--- WHAT NEEDS TO BE DONE ---
Restate the span of lines that starts with the line containing "Write the OpenSCAD" and ends with the line containing "front_bar_setback = 44; // [36:1:60]", word for word, including both, with nothing else.
════════════════
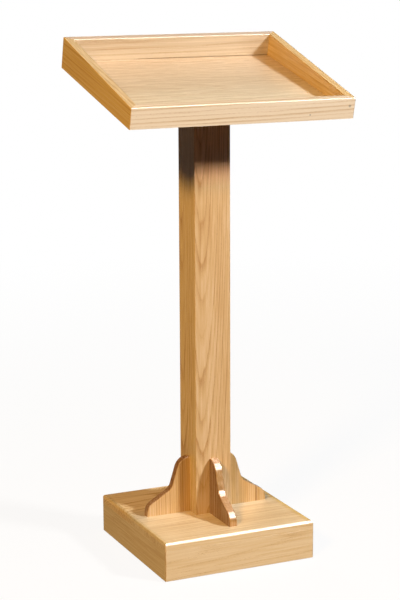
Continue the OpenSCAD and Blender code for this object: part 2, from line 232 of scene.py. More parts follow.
def break_edges(piece, size):
    """A touch of sandpaper: every sharp edge loses a hair, so that it catches the light."""
    use_modifier(piece, 'BEVEL', width=size, segments=2, limit_method='ANGLE',
                 angle_limit=SHARP_ANGLE)
    smooth(piece)


# %% Helpers for copies and finished pieces
def twin(piece, name):
    """A copy with a mesh of its own, alone selected."""
    copy = piece.copy()
    copy.data = piece.data.copy()
    copy.name = copy.data.name = name
    bpy.context.scene.collection.objects.link(copy)
    select_only(copy)
    return copy


def finish_piece(piece, node_name, materials, which=lambda normal: 0):
    """Puts a finished piece in the frame: it rides on the one body and stands for its CAD node.
    Where it has several materials, which says by a face's normal what number the face gets."""
    piece.data.materials.clear()
    for material in materials if isinstance(materials, list) else [materials]:
        piece.data.materials.append(material)
    for face in piece.data.polygons:
        face.material_index = which(face.normal)
    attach(piece, "root")
    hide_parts(node_name)
    print(piece.name, len(piece.data.polygons), "faces")


# %% [markdown]
# ## Round pieces
# Screws, bolts, washers, glides and nails are round, so they are made on a lathe: a profile, drawn
# point by point in millimetres, is spun once round its axis. A cylinder primitive would show a
# straight stub; the profile gives the countersunk head, the thread and the point.

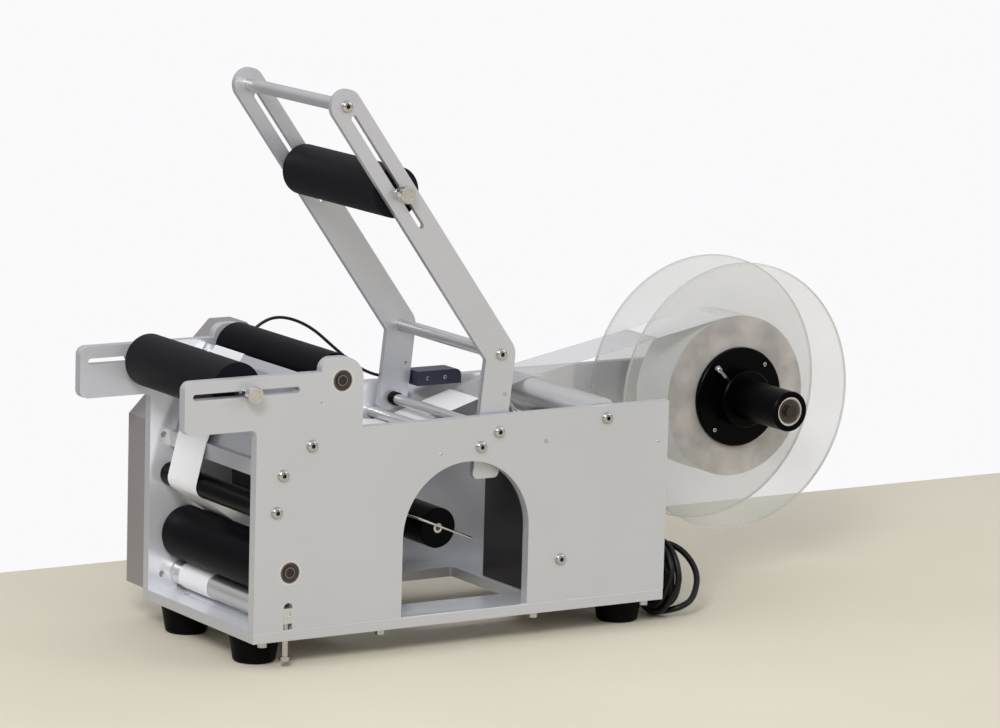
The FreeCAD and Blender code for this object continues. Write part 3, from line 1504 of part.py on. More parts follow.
# hand-chosen route of the uncoiled lead, from the gland's mouth to the top of the hank
CORD_POINTS = [
    (447, 88, 27),
    (474, 88, 27),
    (500, 66, 25),
    (506, 38, 4),
    (490, 20, -17),
    (462, 12, -20),
]

PLUG_WAY = (0.35, 1, 0)


def make_cord():
    made("power_cord", bent_wire([Vector(*spot) for spot in CORD_POINTS], number("cord_radius")))
    centre = Vector(number("hank_x"), number("hank_y"),
                    number("hank_radius + hank_section - base_thick - foot_height"))
    made("cord_hank", Part.makeTorus(number("hank_radius"), number("hank_section"), centre, Vector(1, 0, 0)))
    plug_radius = number("plug_radius")
    floor = -number("base_thick + foot_height")
    neck = number("plug_neck_length")
    spot = Vector(number("hank_x + plug_past_hank"), number("hank_y + plug_aside"), floor + plug_radius)
    way = Vector(*PLUG_WAY).normalize()
    body = Part.makeCylinder(plug_radius, number("plug_length") - neck, spot + way * neck, way)
    relief = Part.makeCone(number("cord_radius + plug_neck_wall"), plug_radius, neck, spot, way)
    plug = body.fuse(relief).removeSplitter()
    face = spot + way * number("plug_length")
    side = Vector(-way.y, way.x, 0)
    for hand in (-1, 1):
        pin_foot = face + side * hand * number("plug_pin_spread")
        plug = plug.fuse(Part.makeCylinder(number("plug_pin_radius"), number("plug_pin_length"), pin_foot, way))
    made("power_plug", plug.removeSplitter())


# ---------------------------------------------------------------- the whole machine

make_base_plate()
make_side_plate("front_side_plate", rear=False)
make_side_plate("rear_side_plate", rear=True)
make_feet()
make_base_screws()
make_cover()
make_button_screws()
make_cross_rods()
make_bearings()
make_rollers()
make_pinch_blocks()
make_peel_plate()
make_motor()
make_pulleys()
make_belts()
make_web()
make_press_arm()
make_lift_spring()
make_bottle_roller()
make_press_roller()
make_rewind()
make_reel()
make_sensor()
make_sensor_cable()
make_control_box()
make_switch()
make_gland()
make_cord()

doc.recompute()
for item in doc.Objects:
    if "Invalid" in item.State or "Error" in item.State:
        raise RuntimeError(f"{item.Name} did not rebuild: {item.State}")
for name, item in pieces.items():
    if item.Shape.isNull() or not item.Shape.isValid():
        raise RuntimeError(f"{name} has no sound shape")
for name, item in pieces.items():
    item.Shape.exportStep(f"parts/{name}.step")
print(f"{len(pieces)} sub-parts written")
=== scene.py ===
import math

import bmesh
import bpy
import numpy as np
from mathutils import Matrix, Vector


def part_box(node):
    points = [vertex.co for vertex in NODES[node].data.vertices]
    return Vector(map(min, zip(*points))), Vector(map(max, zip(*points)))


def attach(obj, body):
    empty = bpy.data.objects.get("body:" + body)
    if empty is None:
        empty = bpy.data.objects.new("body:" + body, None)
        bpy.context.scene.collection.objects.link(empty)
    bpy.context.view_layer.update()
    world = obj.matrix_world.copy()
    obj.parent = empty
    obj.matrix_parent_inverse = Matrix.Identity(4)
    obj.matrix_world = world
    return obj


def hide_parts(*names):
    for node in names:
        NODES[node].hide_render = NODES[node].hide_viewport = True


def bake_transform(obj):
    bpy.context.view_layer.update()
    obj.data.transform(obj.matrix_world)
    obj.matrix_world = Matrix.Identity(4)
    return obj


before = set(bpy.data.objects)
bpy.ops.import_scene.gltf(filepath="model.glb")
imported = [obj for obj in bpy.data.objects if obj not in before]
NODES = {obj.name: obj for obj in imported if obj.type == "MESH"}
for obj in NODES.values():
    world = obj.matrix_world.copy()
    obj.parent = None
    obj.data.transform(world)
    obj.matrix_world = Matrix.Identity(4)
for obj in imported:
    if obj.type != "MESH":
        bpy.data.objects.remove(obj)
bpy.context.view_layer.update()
TAU = 2 * math.pi


# ---------------------------------------------------------------- camera, light and stage

CAMERA_PLACE = Vector((-2.3176, -3.8480, 1.0302))
CAMERA_YAW = 0.5607
CAMERA_PITCH = -0.17198
CAMERA_ROLL = 0.02708
CAMERA_LENS = 177.0
CAMERA_SENSOR = 36.0
CAMERA_REACH = 100.0
TABLE_BACK = 0.362
TABLE_REACH = 6.0
LAMP_TARGET = Vector((0, 0, 0.2))
LAMPS = [("key", (-2.2, -2.6, 2.4), 1.3, 92), ("fill", (2.6, -2.4, 1.6), 2.2, 20)]
ROOM_LOW = (0.33, 0.34, 0.36)
ROOM_HIGH = (0.85, 0.86, 0.88)
WALL = (0.96, 0.95, 0.965)


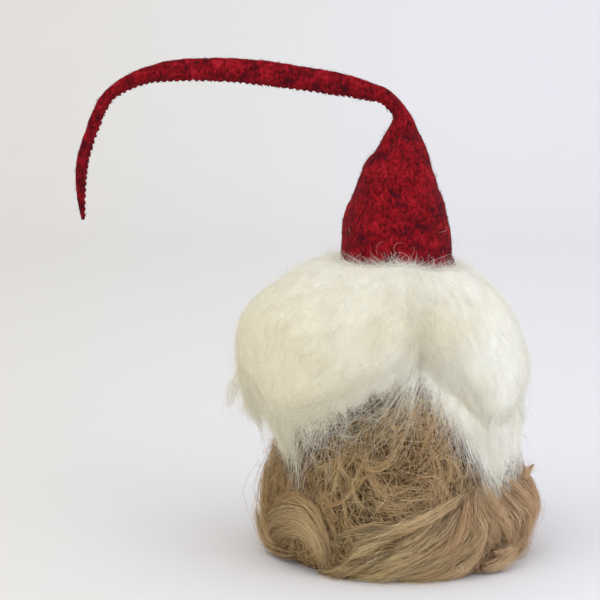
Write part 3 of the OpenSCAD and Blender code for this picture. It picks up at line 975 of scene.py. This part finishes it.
def on_mane(angle, t, out):
    """Points on the mane at an angle in degrees and a place t down it, a distance outside its outline."""
    widest = round_table(MANE_R, angle) * MM
    hem = round_table(MANE_HEM, angle) * MM
    wide_z = round_table(MANE_WIDE, angle) * MM
    crown = round_table(MANE_CROWN, angle) * MM
    slump = round_table(MANE_SLUMP, angle)
    neck = BRIM_R + 0.8 * MM
    rise = np.clip(t / RIM, 0, 1)
    over = np.clip((t - RIM) / (TUCK - RIM), 0, 1) * np.pi / 2
    fall = np.clip((t - TUCK) / (1 - TUCK), 0, 1)
    past = np.maximum(t - 1, 0) * FREE_HANG
    r = np.where(t < RIM, neck - 5 * MM * (1 - rise), neck + (widest - neck) * np.sin(over) ** 1.05)
    shoulder_z = wide_z + (crown - wide_z) * np.cos(over) ** slump
    z = np.where(t < RIM, crown - 9 * MM * (1 - ease(rise, 0, 1)), shoulder_z)
    r = r - round_table(MANE_DRAWN_IN, angle) * MM * fall**1.5 - 0.25 * past
    z = z - (wide_z - hem) * fall - past
    across = np.cos(over) * (t >= RIM)
    r, z = r + out * (1 - 0.7 * across), z + out * across
    clear = (5.5 - 3 * ease(t, 1.0, 1.2)) * MM
    r = np.where(t > TUCK, np.maximum(r, fleece_radius(z) + clear), r)
    return polar(np.radians(angle), r, z)


def mane_scale(angle, t):
    """How many metres of the mane go by for each unit of t."""
    across = round_table(MANE_R, angle) * MM - BRIM_R
    wide_z = round_table(MANE_WIDE, angle) * MM
    arc = 1.15 * np.hypot(across, round_table(MANE_CROWN, angle) * MM - wide_z) / (TUCK - RIM)
    drop = np.maximum(wide_z - round_table(MANE_HEM, angle) * MM, 4 * MM) / (1 - TUCK)
    return np.where(t < TUCK, arc, np.where(t < 1, drop, FREE_HANG))


def mane_lump(angle, t):
    """How far the mane stands proud of its plain outline: soft swells, and faint streaks down its length."""
    base = on_mane(angle, t, 0)
    streak = np.stack([np.radians(angle) * 66 / 9, t * 2.5, 0 * t], -1)
    grow = ease(t, 0.1, 0.6)
    swells = 2.2 * smooth_noise(base, 24 * MM, 11) * ease(t, 0.06, 0.3)
    swells += 0.5 * smooth_noise(base, 9 * MM, 12) * grow
    collar = 1.8 * np.exp(-(((t - 0.14) / 0.06) ** 2))
    return (swells + collar + 0.4 * smooth_noise(streak, 1.0, 13) * grow) * MM


def mane_core():
    """The solid part of the wool: a closed skirt, thick at the shoulder and thin and ragged at the hem."""
    columns, outer, inner = 540, 96, 30
    share = np.concatenate([np.linspace(0, 1, outer), np.linspace(1, 0.05, inner)])[:, None]
    angle = np.linspace(0, 360, columns, endpoint=False)[None] + np.zeros((outer + inner, 1))
    hem = on_mane(angle[0], 1 + 0 * angle[0], 0)
    end = 0.94 + 0.06 * smooth_noise(hem, 4 * MM, 14) + 0.06 * smooth_noise(hem, 11 * MM, 15)
    t = share * end
    depth = -1.2 * MM - 1.2 * MM * ease(share, 0.8, 1) + 0 * t
    depth[outer:] -= 0.3 * MM + 7 * MM * (end - t[outer:])
    points = on_mane(angle, t, mane_lump(angle, t) + depth)
    faces = grid_faces(len(t), columns, wrap_rows=True)
    obj = mesh_object("mane_wool", points, faces)
    obj.data.materials.append(wool)
    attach(obj, "figure")
    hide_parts("mane_front_left", "mane_front_right", "mane_left", "mane_right", "mane_back_left",
                "mane_back_right")


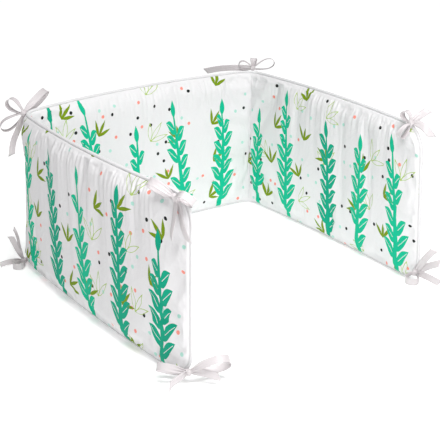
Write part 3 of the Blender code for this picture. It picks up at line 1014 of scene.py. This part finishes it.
def build_tie(name, seat, strips, number):
    """One ribbon tied in a bow, and the length of the ribbon in it."""
    rng = np.random.default_rng(TIE_SEED + number)
    knot = knot_place(*seat)
    points, faces, places = [], [], []
    start, total = 0, 2 * np.pi * KNOT_RADIUS
    for strip in strips:
        rings, travelled = ribbon_strip(knot, *strip, rng)
        count, ring = rings.shape[:2]
        quads = skin_faces(count, ring)[:, ::-1]
        side = np.linspace(0, RIBBON_WIDTH, ring // 2)
        across = np.concatenate([side, side[::-1]])
        flat = np.stack([np.repeat(travelled + total, ring), np.tile(across, count)], axis=-1)
        points.append(rings.reshape(-1, 3))
        faces += (quads + start).tolist()
        places.append(flat[quads].reshape(-1, 2))
        start += count * ring
        total += travelled[-1]
    heading, rise = next(strip[1:3] for strip in strips if strip[0] == "loop")
    axis = ribbon_frame(heading, rise, 0.0)[0]
    points.append(knot_rings(knot, axis, rng).reshape(-1, 3))
    sides, ends = knot_faces()
    round_it = np.arange(KNOT_SIDES) * 2 * np.pi * KNOT_RADIUS / KNOT_SIDES
    along_it = np.arange(KNOT_RINGS) * RIBBON_WIDTH / KNOT_RINGS
    flat = np.stack([np.tile(round_it, KNOT_RINGS), np.repeat(along_it, KNOT_SIDES)], axis=-1)
    places.append(flat[sides].reshape(-1, 2))
    places += [flat[end] for end in ends]
    faces += [[corner + start for corner in side] for side in sides + ends]
    return mesh_object(name + "_bow", np.vstack(points), faces, np.vstack(places)), total


ties = {
    name: build_tie(name, seat, strips, number)
    for number, (name, (seat, *strips)) in enumerate(BOWS.items())
}
for name, (tie, length) in ties.items():
    print(name, "%d faces, %.0f mm of ribbon" % (len(tie.data.polygons), 1000 * length))

# %% [markdown]
# ## Sums in a shader
#
# A printed pattern is a lot of small sums on the cloth's own coordinates. Blender does them with Math
# nodes. The class below lets a sum be written as one, such as `u / 0.17 - 0.5`, and adds the node for each
# step. The helpers after it add one node each, with its inputs filled in.

# %% Sums in a shader
def operation(kind):
    return lambda self, *others: self.math(kind, *others)


class Sum:
    """A number in a node tree. Working with it adds Math nodes."""

    def __init__(self, tree, socket):
        self.tree = tree
        self.socket = socket

    def math(self, kind, *others):
        inputs = dict(enumerate((self, *others)))
        return Sum(self.tree, add_node(self.tree, "Math", inputs, operation=kind).outputs[0])

    __add__, __sub__, __mul__, __truediv__ = map(operation, ("ADD", "SUBTRACT", "MULTIPLY", "DIVIDE"))
    __lt__, __gt__, __abs__ = map(operation, ("LESS_THAN", "GREATER_THAN", "ABSOLUTE"))
    floor, sin, cos = map(operation, ("FLOOR", "SINE", "COSINE"))

    def clipped(self):
        return self.math("MAXIMUM", 0.0).math("MINIMUM", 1.0)


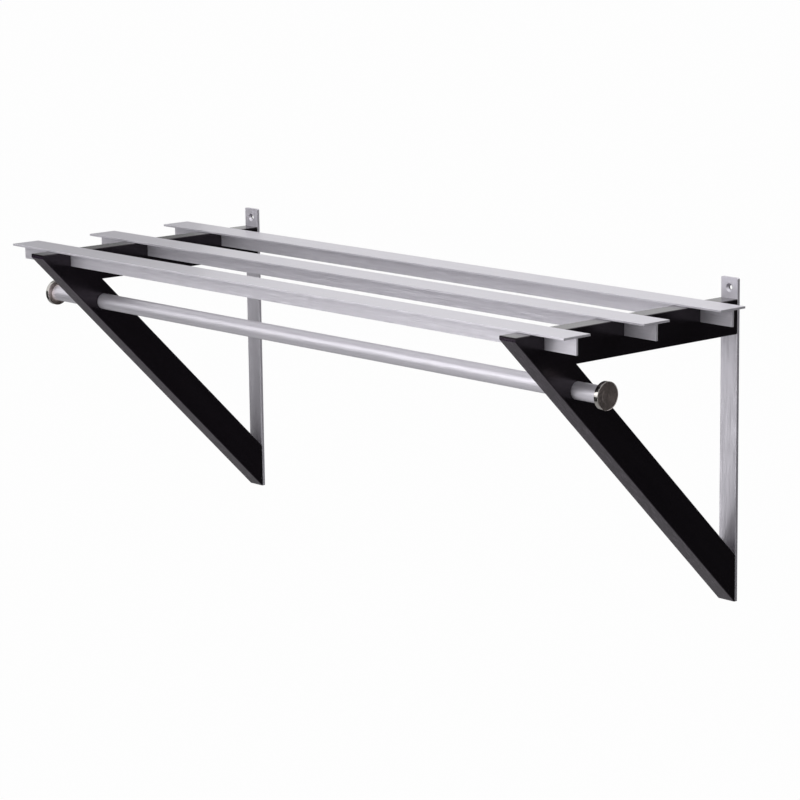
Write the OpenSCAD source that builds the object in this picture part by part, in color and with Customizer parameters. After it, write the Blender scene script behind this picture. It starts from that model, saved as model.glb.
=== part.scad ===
/* [Shelf bars] */
// How far the three T-shaped bars stand out past the left bracket
bar_out_left = 74.5; // [30:0.5:100]
// How far the bars stand out past the right bracket
bar_out_right = 47.5; // [30:0.5:100]
// Width of a bar's flange, front to back
bar_w = 40; // [30:1:50]
// Height of a bar, from the flange's top to the web's lower edge
bar_h = 21; // [16:0.5:26]
// Thickness of the flange and the web
bar_wall = 2.5; // [2:0.1:3.5]
// Radius of the root between flange and web
bar_root_r = 0.5; // [0.3:0.1:0.8]
// Radius of a bar's long outer edges
bar_edge_r = 0.3; // [0.1:0.1:0.6]
// Distance from one bar's web to the next
bar_pitch = 122; // [100:1:130]
// Distance from the brackets' nose back to the front bar's web
front_bar_setback = 44; // [36:1:60]

/* [Brackets] */
// Distance between the middles of the two brackets
bracket_pitch = 853; // [600:1:1100]
// Thickness of the bracket boards
board_t = 25; // [20:1:30]
// Width of the board that arm and brace are cut from
board_w = 40; // [36:1:50]
// Radius of the eased long edges of the boards
board_edge_r = 1; // [0.5:0.1:2]
// Distance from the wall to the nose of the brackets
bracket_depth = 352; // [330:1:400]
// Height of the small upright face at the nose
nose_h = 5; // [3:0.5:8]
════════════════
--- OUTPUT BELOW ---
Write the OpenSCAD source that builds the object in this picture part by part, in color and with Customizer parameters. After it, write the Blender scene script behind this picture. It starts from that model, saved as model.glb.
=== part.scad ===
/* [Shelf bars] */
// How far the three T-shaped bars stand out past the left bracket
bar_out_left = 74.5; // [30:0.5:100]
// How far the bars stand out past the right bracket
bar_out_right = 47.5; // [30:0.5:100]
// Width of a bar's flange, front to back
bar_w = 40; // [30:1:50]
// Height of a bar, from the flange's top to the web's lower edge
bar_h = 21; // [16:0.5:26]
// Thickness of the flange and the web
bar_wall = 2.5; // [2:0.1:3.5]
// Radius of the root between flange and web
bar_root_r = 0.5; // [0.3:0.1:0.8]
// Radius of a bar's long outer edges
bar_edge_r = 0.3; // [0.1:0.1:0.6]
// Distance from one bar's web to the next
bar_pitch = 122; // [100:1:130]
// Distance from the brackets' nose back to the front bar's web
front_bar_setback = 44; // [36:1:60]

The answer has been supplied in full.